__Data section__
::::

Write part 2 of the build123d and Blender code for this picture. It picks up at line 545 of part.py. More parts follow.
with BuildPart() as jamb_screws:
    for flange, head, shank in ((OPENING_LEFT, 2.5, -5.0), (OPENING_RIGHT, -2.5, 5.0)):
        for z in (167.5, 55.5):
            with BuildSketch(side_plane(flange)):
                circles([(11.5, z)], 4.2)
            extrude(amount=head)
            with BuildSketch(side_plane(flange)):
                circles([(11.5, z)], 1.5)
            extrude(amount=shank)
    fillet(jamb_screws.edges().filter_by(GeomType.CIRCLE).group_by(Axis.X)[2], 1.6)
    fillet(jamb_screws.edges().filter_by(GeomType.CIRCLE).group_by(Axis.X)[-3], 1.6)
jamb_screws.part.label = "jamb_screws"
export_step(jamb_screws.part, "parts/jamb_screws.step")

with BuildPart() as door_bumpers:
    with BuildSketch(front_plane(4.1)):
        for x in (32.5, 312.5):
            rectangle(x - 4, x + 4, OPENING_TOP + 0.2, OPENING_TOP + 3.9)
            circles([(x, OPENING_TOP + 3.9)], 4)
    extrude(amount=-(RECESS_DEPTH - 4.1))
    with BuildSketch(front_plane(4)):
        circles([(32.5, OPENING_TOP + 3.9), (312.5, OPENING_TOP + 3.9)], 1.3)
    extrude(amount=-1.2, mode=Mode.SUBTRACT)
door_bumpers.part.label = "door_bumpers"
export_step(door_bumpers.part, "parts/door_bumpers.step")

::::

__What is being asked__
Copy out all of the lines above exactly.

__Response to this exercise__
Write part 2 of the build123d and Blender code for this picture. It picks up at line 545 of part.py. More parts follow.
with BuildPart() as jamb_screws:
    for flange, head, shank in ((OPENING_LEFT, 2.5, -5.0), (OPENING_RIGHT, -2.5, 5.0)):
        for z in (167.5, 55.5):
            with BuildSketch(side_plane(flange)):
                circles([(11.5, z)], 4.2)
            extrude(amount=head)
            with BuildSketch(side_plane(flange)):
                circles([(11.5, z)], 1.5)
            extrude(amount=shank)
    fillet(jamb_screws.edges().filter_by(GeomType.CIRCLE).group_by(Axis.X)[2], 1.6)
    fillet(jamb_screws.edges().filter_by(GeomType.CIRCLE).group_by(Axis.X)[-3], 1.6)
jamb_screws.part.label = "jamb_screws"
export_step(jamb_screws.part, "parts/jamb_screws.step")

with BuildPart() as door_bumpers:
    with BuildSketch(front_plane(4.1)):
        for x in (32.5, 312.5):
            rectangle(x - 4, x + 4, OPENING_TOP + 0.2, OPENING_TOP + 3.9)
            circles([(x, OPENING_TOP + 3.9)], 4)
    extrude(amount=-(RECESS_DEPTH - 4.1))
    with BuildSketch(front_plane(4)):
        circles([(32.5, OPENING_TOP + 3.9), (312.5, OPENING_TOP + 3.9)], 1.3)
    extrude(amount=-1.2, mode=Mode.SUBTRACT)
door_bumpers.part.label = "door_bumpers"
export_step(door_bumpers.part, "parts/door_bumpers.step")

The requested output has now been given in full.